TO BE DONE = All of the data must be printed exactly; please include every line.

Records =
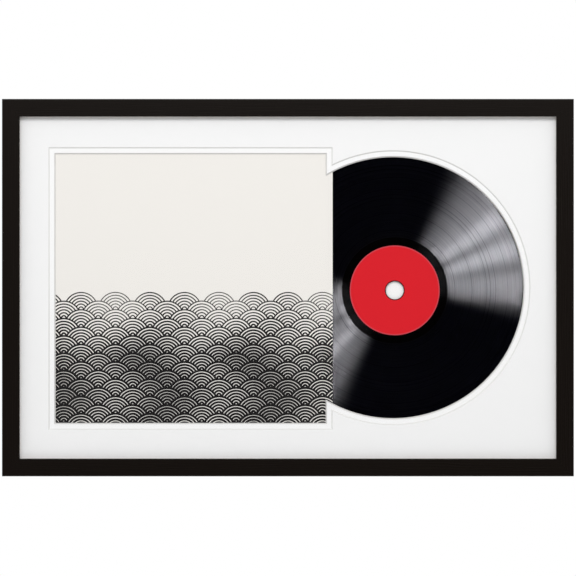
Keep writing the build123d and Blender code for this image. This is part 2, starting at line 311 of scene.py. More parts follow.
def mat_board(name, face_hex, core_and_shade_hex):
    """Matt paper board with its bevel painted greyer, as painted shade round the window."""
    material, tree = new_material(name)
    place = add(tree, "ShaderNodeTexCoord", output="Object")
    fibre_place = add(tree, "ShaderNodeMapping", {
        "Vector": place, "Scale": (1 / (1.4 * MM), 1 / (0.5 * MM), 1 / (0.8 * MM))})
    fibre = add(tree, "ShaderNodeTexNoise", {"Vector": fibre_place, "Scale": 1.0, "Detail": 3.0})
    normal = add(tree, "ShaderNodeTexCoord", output="Normal")
    depth = add(tree, "ShaderNodeSeparateXYZ", {"Vector": normal}, output="Y")
    flat = add(tree, "ShaderNodeMath", {0: depth}, operation="ABSOLUTE")
    face = add(tree, "ShaderNodeMath", {0: flat, 1: ALONG}, operation="GREATER_THAN")
    # The bevel gets the greyer colour, painted shade for the shadow line round the window.
    tint = add(tree, "ShaderNodeMix", {"Factor": face, 6: colour(core_and_shade_hex), 7: colour(face_hex)},
               output=2, data_type="RGBA")
    bump = add(tree, "ShaderNodeBump", {"Height": fibre, "Strength": 0.12, "Distance": 0.04 * MM})
    shade = add(tree, "ShaderNodeBsdfPrincipled", {
        "Base Color": tint, "Roughness": 0.85, "Normal": bump, "IOR": 1.5,
        "Specular IOR Level": 0.3})
    add(tree, "ShaderNodeOutputMaterial", {"Surface": shade})
    return material


# Each board's second colour is its bevel, made greyer than its core as painted shade.
top_board = mat_board("white_mat_board", "#f7f7f7", "#e9e9e7")
under_board = mat_board("bright_white_mat_board", "#fbfbfb", "#dddcda")
mount_paper = mat_board("white_mount_board", "#fefefe", "#f4f4f2")
print("made", top_board.name + ",", under_board.name, "and", mount_paper.name)

# %% [markdown]
# The foam board and the mount board lie behind the mats. The foam board is white paper over a
# foam core, which has fine round cells where it is cut.

# %% Foam board
foam_board, tree = new_material("paper_faced_foam_board")
place = add(tree, "ShaderNodeTexCoord", output="Object")
cells = add(tree, "ShaderNodeTexVoronoi", {"Vector": place, "Scale": 1 / (0.5 * MM)})
bump = add(tree, "ShaderNodeBump", {"Height": cells, "Strength": 0.3, "Distance": 0.1 * MM})
shade = add(tree, "ShaderNodeBsdfPrincipled", {
    "Base Color": colour("#f3f3f1"), "Roughness": 0.8, "Normal": bump})
add(tree, "ShaderNodeOutputMaterial", {"Surface": shade})
print("made", foam_board.name)

# %% [markdown]
# The backing is hardboard: brown wood fibres pressed to a hard, slightly shiny sheet. Fibres
# show as short pale and dark flecks about a millimetre long that lie in every direction.

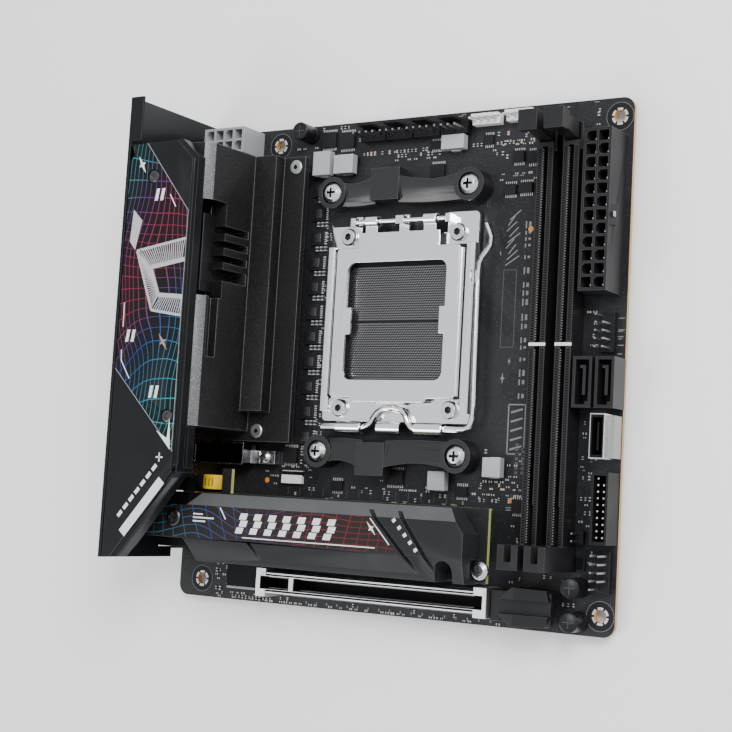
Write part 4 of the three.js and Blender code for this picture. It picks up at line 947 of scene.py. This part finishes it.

CORRECT OUTPUT =
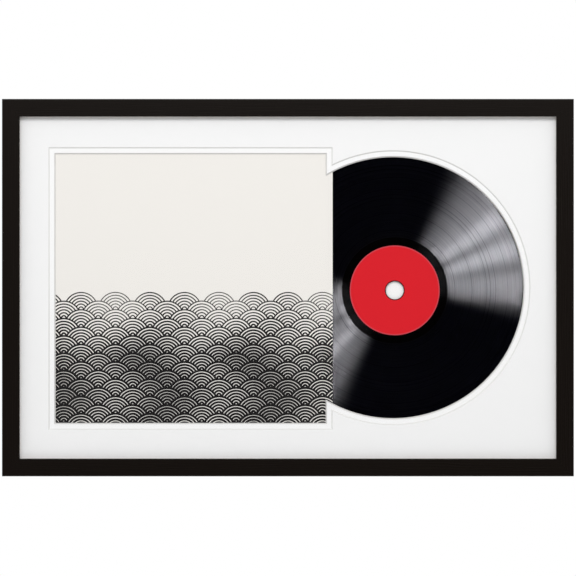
Keep writing the build123d and Blender code for this image. This is part 2, starting at line 311 of scene.py. More parts follow.
def mat_board(name, face_hex, core_and_shade_hex):
    """Matt paper board with its bevel painted greyer, as painted shade round the window."""
    material, tree = new_material(name)
    place = add(tree, "ShaderNodeTexCoord", output="Object")
    fibre_place = add(tree, "ShaderNodeMapping", {
        "Vector": place, "Scale": (1 / (1.4 * MM), 1 / (0.5 * MM), 1 / (0.8 * MM))})
    fibre = add(tree, "ShaderNodeTexNoise", {"Vector": fibre_place, "Scale": 1.0, "Detail": 3.0})
    normal = add(tree, "ShaderNodeTexCoord", output="Normal")
    depth = add(tree, "ShaderNodeSeparateXYZ", {"Vector": normal}, output="Y")
    flat = add(tree, "ShaderNodeMath", {0: depth}, operation="ABSOLUTE")
    face = add(tree, "ShaderNodeMath", {0: flat, 1: ALONG}, operation="GREATER_THAN")
    # The bevel gets the greyer colour, painted shade for the shadow line round the window.
    tint = add(tree, "ShaderNodeMix", {"Factor": face, 6: colour(core_and_shade_hex), 7: colour(face_hex)},
               output=2, data_type="RGBA")
    bump = add(tree, "ShaderNodeBump", {"Height": fibre, "Strength": 0.12, "Distance": 0.04 * MM})
    shade = add(tree, "ShaderNodeBsdfPrincipled", {
        "Base Color": tint, "Roughness": 0.85, "Normal": bump, "IOR": 1.5,
        "Specular IOR Level": 0.3})
    add(tree, "ShaderNodeOutputMaterial", {"Surface": shade})
    return material


# Each board's second colour is its bevel, made greyer than its core as painted shade.
top_board = mat_board("white_mat_board", "#f7f7f7", "#e9e9e7")
under_board = mat_board("bright_white_mat_board", "#fbfbfb", "#dddcda")
mount_paper = mat_board("white_mount_board", "#fefefe", "#f4f4f2")
print("made", top_board.name + ",", under_board.name, "and", mount_paper.name)

# %% [markdown]
# The foam board and the mount board lie behind the mats. The foam board is white paper over a
# foam core, which has fine round cells where it is cut.

# %% Foam board
foam_board, tree = new_material("paper_faced_foam_board")
place = add(tree, "ShaderNodeTexCoord", output="Object")
cells = add(tree, "ShaderNodeTexVoronoi", {"Vector": place, "Scale": 1 / (0.5 * MM)})
bump = add(tree, "ShaderNodeBump", {"Height": cells, "Strength": 0.3, "Distance": 0.1 * MM})
shade = add(tree, "ShaderNodeBsdfPrincipled", {
    "Base Color": colour("#f3f3f1"), "Roughness": 0.8, "Normal": bump})
add(tree, "ShaderNodeOutputMaterial", {"Surface": shade})
print("made", foam_board.name)

# %% [markdown]
# The backing is hardboard: brown wood fibres pressed to a hard, slightly shiny sheet. Fibres
# show as short pale and dark flecks about a millimetre long that lie in every direction.

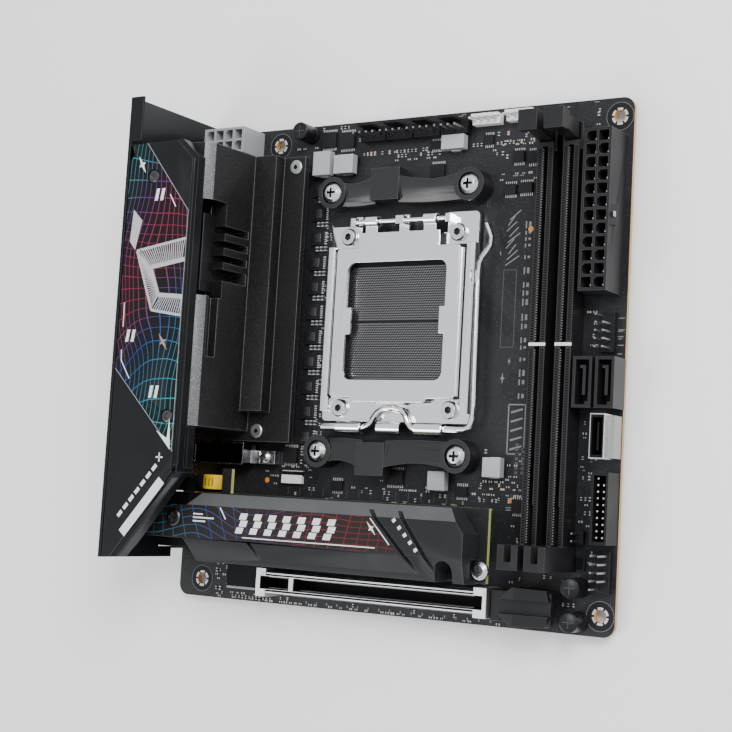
Write part 4 of the three.js and Blender code for this picture. It picks up at line 947 of scene.py. This part finishes it.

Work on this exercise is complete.